# [WHAT IS BEING ASKED]
Your task is to copy the material exactly.

........

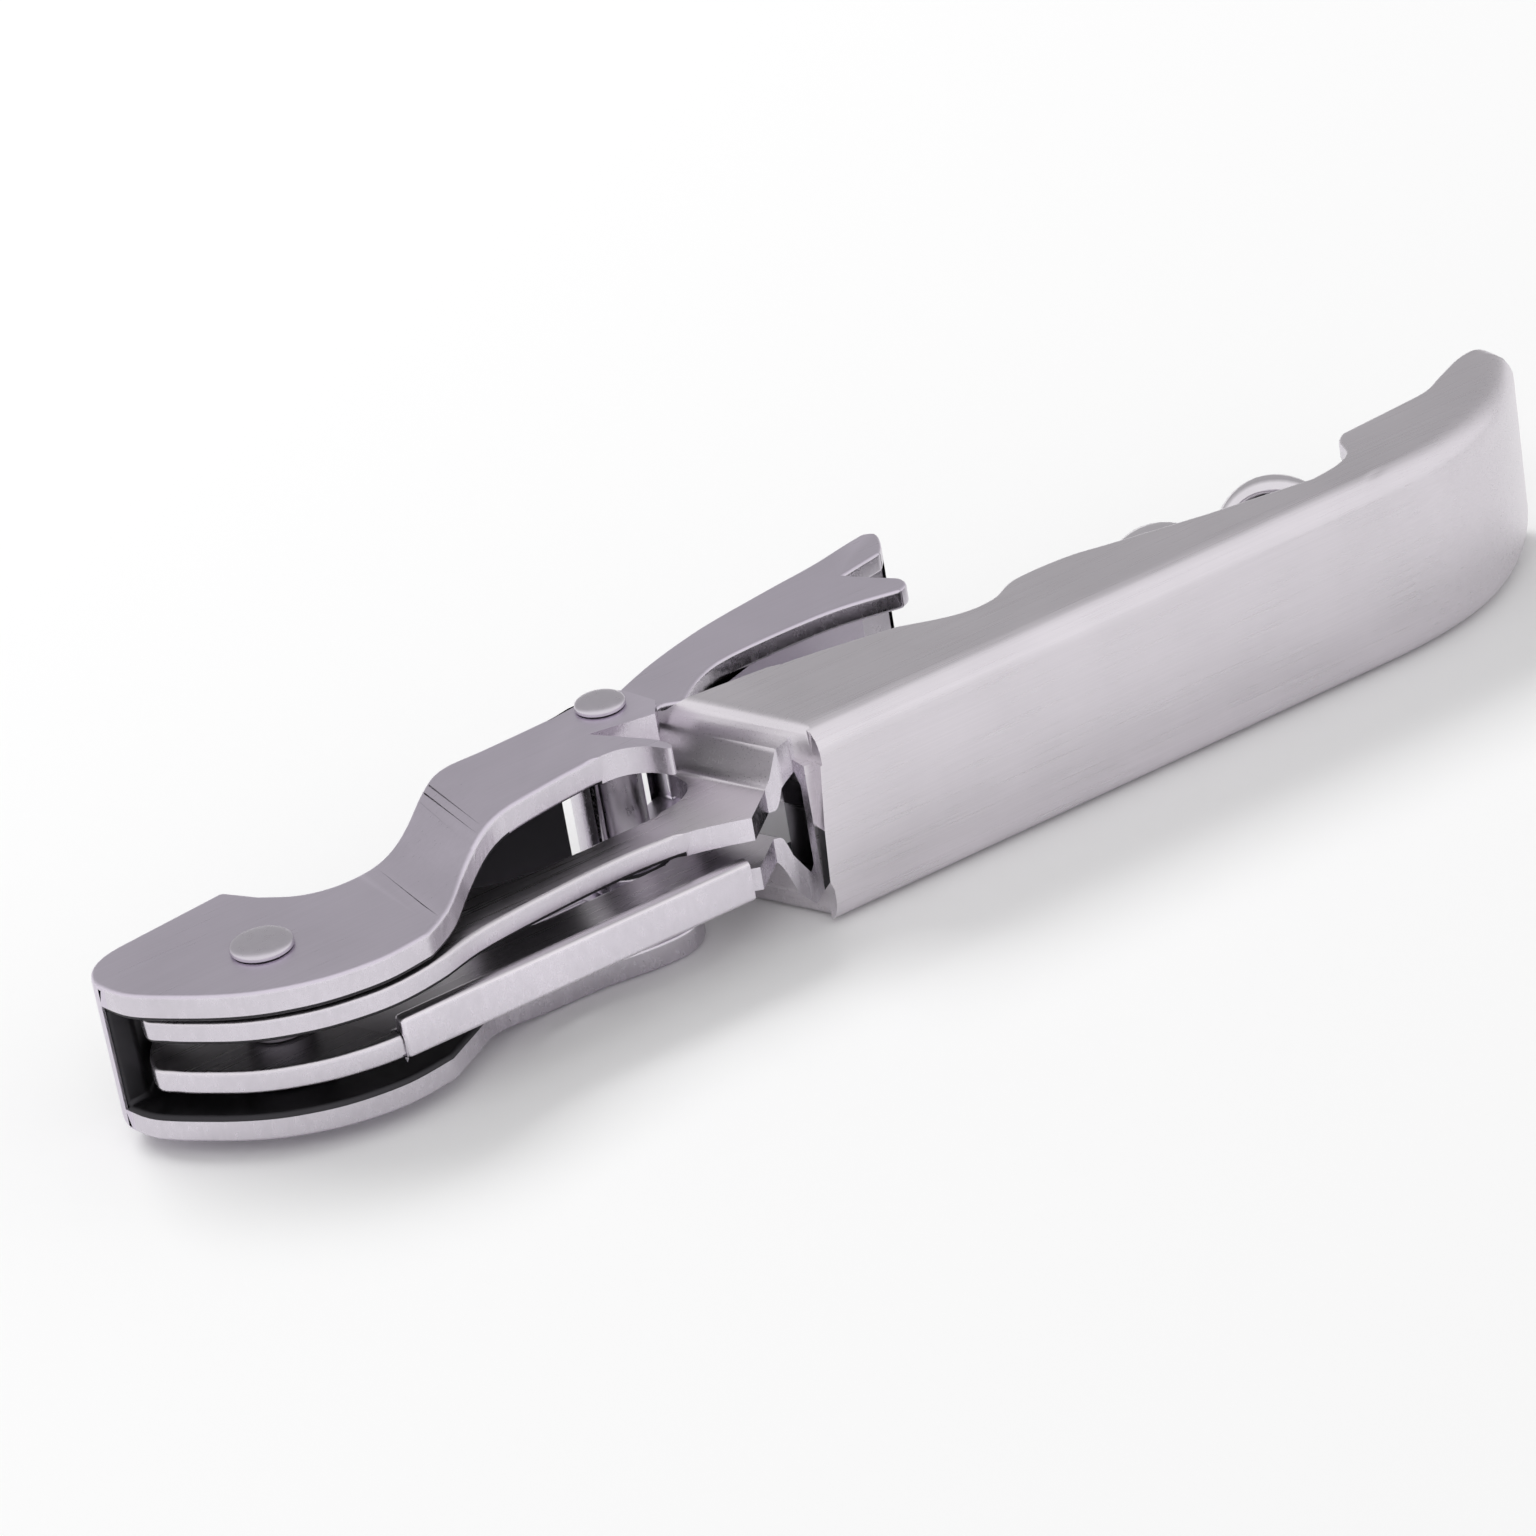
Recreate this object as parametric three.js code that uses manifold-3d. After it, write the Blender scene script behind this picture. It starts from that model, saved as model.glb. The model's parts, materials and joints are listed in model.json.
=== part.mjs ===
// Double-hinged lever corkscrew, folded shut and lying on its side.
// Millimetres. X runs along the handle from the lever pivot to the tail, Y from the closed back of
// the handle to its open side, and Z across the handle's width. Every pivot's axis is along Z.
import * as THREE from 'three';
import { mergeVertices } from 'three/addons/utils/BufferGeometryUtils.js';
import Module from 'manifold-3d';

const wasm = await Module();
wasm.setup();

// ---- driving dimensions -------------------------------------------------------------------------
const WIDTH = 15.9; // handle, outside its two side walls
const HANDLE_SHEET = 1.8;
const LEVER_SHEET = 2.1;
const FOOT_SHEET = 1.6;
const BACK_RADIUS = 2.4; // outside radius of the bend between back and side walls
const FIT = 0.06; // gap between a pin and its hole, and between faces that touch

// Heights of the outside faces of each pair of plates.
const NECK = { low: 5.1, high: 10.85 };
const LEVER_END = { low: 1.5, high: 13.2 };
const LEVER_TIP = { low: 0.05, high: 16.2 };
const FOOT = { low: 2.4, high: 13.85 };

const LEVER_PIVOT = new THREE.Vector2(-39.8, 8.0);
const FOOT_PIVOT = new THREE.Vector2(-7.9, 14.4);
const WORM_PIVOT = new THREE.Vector2(4.4, 7.7);
const WORM_LEVEL = 9.2; // height of the worm's centre line
const WORM_TILT = THREE.MathUtils.degToRad(3.2); // the worm leans out of the handle's open side
const KNIFE_PIVOT = new THREE.Vector2(58.4, 6.1);
const KNIFE_LEVEL = 2.25; // height of the blade's underside
const KNIFE_THICKNESS = 1.1;

const PIN_SIDES = 24;
const FAR = 60; // longer than any cut needs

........

# [TASK ANSWER]
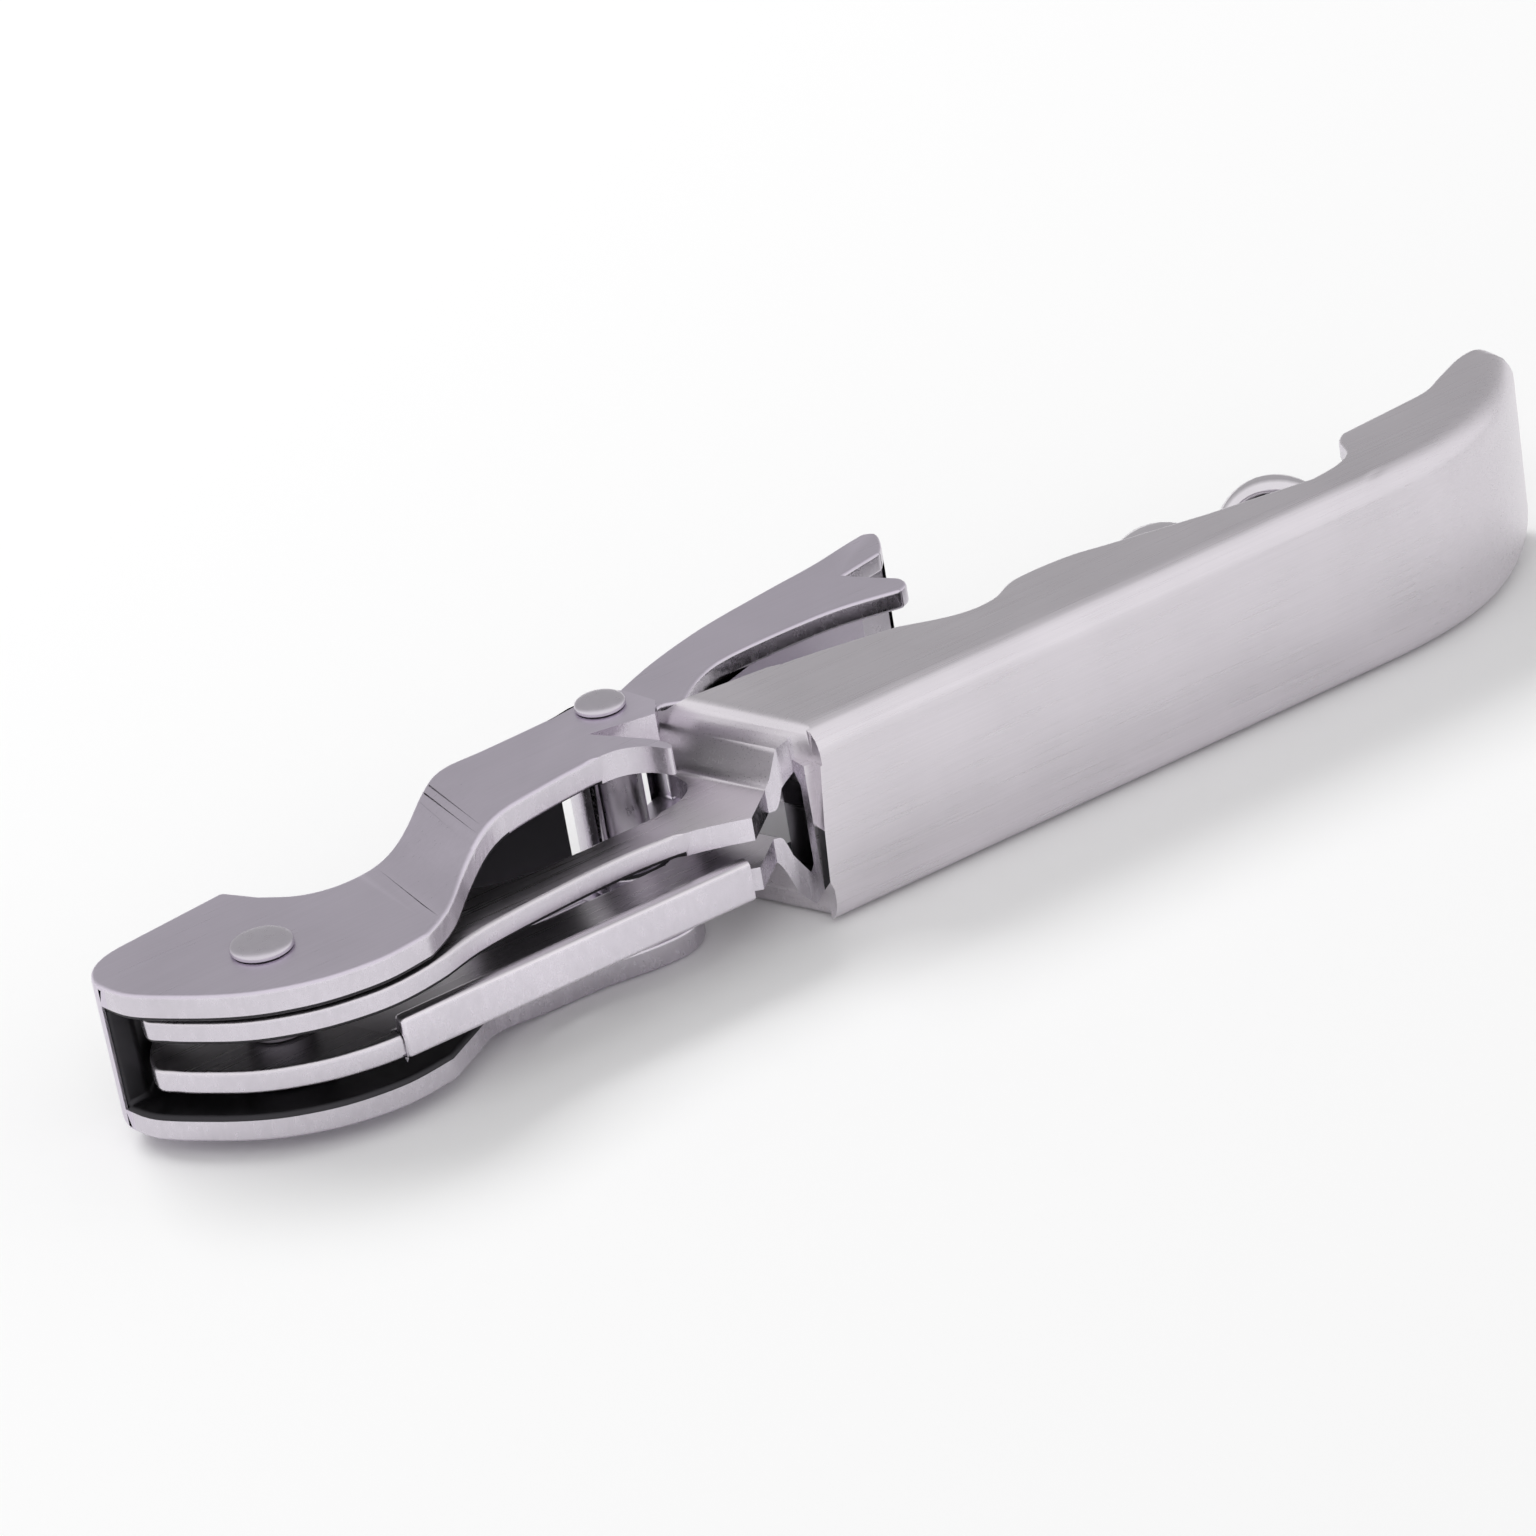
Recreate this object as parametric three.js code that uses manifold-3d. After it, write the Blender scene script behind this picture. It starts from that model, saved as model.glb. The model's parts, materials and joints are listed in model.json.
=== part.mjs ===
// Double-hinged lever corkscrew, folded shut and lying on its side.
// Millimetres. X runs along the handle from the lever pivot to the tail, Y from the closed back of
// the handle to its open side, and Z across the handle's width. Every pivot's axis is along Z.
import * as THREE from 'three';
import { mergeVertices } from 'three/addons/utils/BufferGeometryUtils.js';
import Module from 'manifold-3d';

const wasm = await Module();
wasm.setup();

// ---- driving dimensions -------------------------------------------------------------------------
const WIDTH = 15.9; // handle, outside its two side walls
const HANDLE_SHEET = 1.8;
const LEVER_SHEET = 2.1;
const FOOT_SHEET = 1.6;
const BACK_RADIUS = 2.4; // outside radius of the bend between back and side walls
const FIT = 0.06; // gap between a pin and its hole, and between faces that touch

// Heights of the outside faces of each pair of plates.
const NECK = { low: 5.1, high: 10.85 };
const LEVER_END = { low: 1.5, high: 13.2 };
const LEVER_TIP = { low: 0.05, high: 16.2 };
const FOOT = { low: 2.4, high: 13.85 };

const LEVER_PIVOT = new THREE.Vector2(-39.8, 8.0);
const FOOT_PIVOT = new THREE.Vector2(-7.9, 14.4);
const WORM_PIVOT = new THREE.Vector2(4.4, 7.7);
const WORM_LEVEL = 9.2; // height of the worm's centre line
const WORM_TILT = THREE.MathUtils.degToRad(3.2); // the worm leans out of the handle's open side
const KNIFE_PIVOT = new THREE.Vector2(58.4, 6.1);
const KNIFE_LEVEL = 2.25; // height of the blade's underside
const KNIFE_THICKNESS = 1.1;

const PIN_SIDES = 24;
const FAR = 60; // longer than any cut needs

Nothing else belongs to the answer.